Today’s problem is an “old” chestnut, which I recently saw on Twitter, and enjoyed solving afresh.

Since the start of 2018, I have decided to adopt the style of only saying which side is to play: and not giving an idea if the move wins or otherwise, unless on occasion I think signposting would be helpful. Instead, the problems are posed with the instruction to decide what you would play, as in a game.

 

Black to play

Pos162

Krasenkow v Nakamura, Barcelona 19/10/2007

Solution

1…Qf2+!! is the spectacular first move.

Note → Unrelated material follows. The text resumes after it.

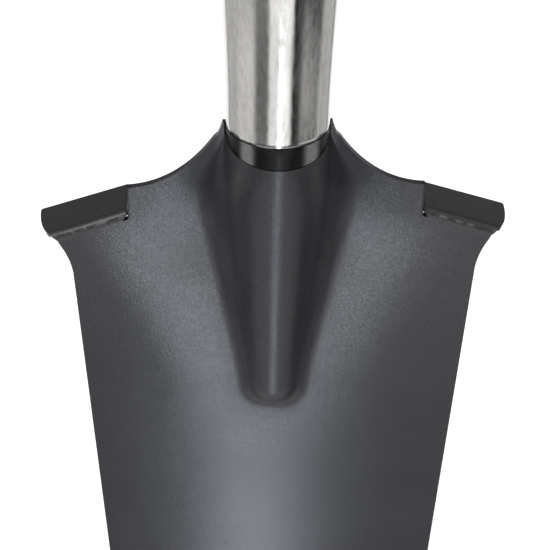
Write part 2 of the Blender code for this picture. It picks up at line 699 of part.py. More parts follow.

If White doesn’t take, then 2…Qf6; so 2 Kf2 Bc5+ 3 Kf3 (3 Kf1 c3+ and 4…c2) 3…Rf6+ 5 Kg4[]

Pos163

This is as far as I could see clearly: though I had the stepping stone comfort of seeing there was a draw by repetition by the Rf6, so I had nothing to lose; and felt that 5…Ne5+ might win, with the idea of gaining a tempo for Bc8+.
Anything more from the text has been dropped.